* **WHAT YOU ARE ASKED TO DO**
Reproduce exactly the section that begins at the line containing "build_hook(groups, finishes)" and ends at the line containing "on the floor.", both lines included; omit all other lines.

* **DATA**

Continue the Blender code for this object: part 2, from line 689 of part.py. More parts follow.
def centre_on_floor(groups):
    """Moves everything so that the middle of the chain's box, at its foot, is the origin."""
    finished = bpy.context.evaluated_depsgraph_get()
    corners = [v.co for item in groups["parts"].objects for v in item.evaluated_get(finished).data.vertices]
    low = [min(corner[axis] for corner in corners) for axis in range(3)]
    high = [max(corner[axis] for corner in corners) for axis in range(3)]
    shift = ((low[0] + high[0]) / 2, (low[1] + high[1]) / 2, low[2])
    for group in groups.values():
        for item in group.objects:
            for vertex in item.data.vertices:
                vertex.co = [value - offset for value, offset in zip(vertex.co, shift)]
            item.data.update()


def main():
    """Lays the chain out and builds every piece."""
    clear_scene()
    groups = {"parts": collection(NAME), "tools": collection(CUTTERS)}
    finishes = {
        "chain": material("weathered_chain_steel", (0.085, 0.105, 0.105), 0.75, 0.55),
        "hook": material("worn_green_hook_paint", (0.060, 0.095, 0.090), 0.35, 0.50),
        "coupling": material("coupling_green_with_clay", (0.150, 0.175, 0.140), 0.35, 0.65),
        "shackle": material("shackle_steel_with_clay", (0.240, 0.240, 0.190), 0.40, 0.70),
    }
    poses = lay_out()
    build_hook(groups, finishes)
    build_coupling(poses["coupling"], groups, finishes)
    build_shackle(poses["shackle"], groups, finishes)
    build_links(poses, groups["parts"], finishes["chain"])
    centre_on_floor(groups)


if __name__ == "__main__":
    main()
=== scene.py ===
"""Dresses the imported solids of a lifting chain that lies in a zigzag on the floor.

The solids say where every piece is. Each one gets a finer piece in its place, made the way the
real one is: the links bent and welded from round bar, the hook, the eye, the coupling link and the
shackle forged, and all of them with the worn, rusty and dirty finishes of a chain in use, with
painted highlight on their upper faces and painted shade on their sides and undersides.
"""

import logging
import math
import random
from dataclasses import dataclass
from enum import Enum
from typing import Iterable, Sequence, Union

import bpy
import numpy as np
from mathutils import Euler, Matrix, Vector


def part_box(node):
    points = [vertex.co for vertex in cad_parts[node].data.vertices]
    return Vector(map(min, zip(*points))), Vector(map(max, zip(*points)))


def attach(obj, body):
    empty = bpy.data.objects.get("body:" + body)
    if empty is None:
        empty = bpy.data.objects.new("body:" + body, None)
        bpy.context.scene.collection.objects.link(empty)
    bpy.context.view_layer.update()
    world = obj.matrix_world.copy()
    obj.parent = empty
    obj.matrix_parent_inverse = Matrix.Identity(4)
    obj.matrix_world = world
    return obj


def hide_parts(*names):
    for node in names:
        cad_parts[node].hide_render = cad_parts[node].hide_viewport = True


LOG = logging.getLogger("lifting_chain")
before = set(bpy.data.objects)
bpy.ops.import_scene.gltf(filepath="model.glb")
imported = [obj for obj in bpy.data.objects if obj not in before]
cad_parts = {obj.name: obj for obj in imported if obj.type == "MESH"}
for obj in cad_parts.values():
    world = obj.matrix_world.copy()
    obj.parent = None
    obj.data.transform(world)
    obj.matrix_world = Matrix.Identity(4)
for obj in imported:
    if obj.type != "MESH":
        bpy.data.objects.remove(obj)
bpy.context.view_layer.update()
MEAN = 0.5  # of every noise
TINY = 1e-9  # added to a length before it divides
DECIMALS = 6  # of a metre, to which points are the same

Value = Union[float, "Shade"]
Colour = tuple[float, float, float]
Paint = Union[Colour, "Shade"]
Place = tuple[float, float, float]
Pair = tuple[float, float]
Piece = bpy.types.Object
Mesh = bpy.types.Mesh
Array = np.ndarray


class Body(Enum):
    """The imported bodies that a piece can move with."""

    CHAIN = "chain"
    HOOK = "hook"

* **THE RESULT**
    build_hook(groups, finishes)
    build_coupling(poses["coupling"], groups, finishes)
    build_shackle(poses["shackle"], groups, finishes)
    build_links(poses, groups["parts"], finishes["chain"])
    centre_on_floor(groups)


if __name__ == "__main__":
    main()
=== scene.py ===
"""Dresses the imported solids of a lifting chain that lies in a zigzag on the floor.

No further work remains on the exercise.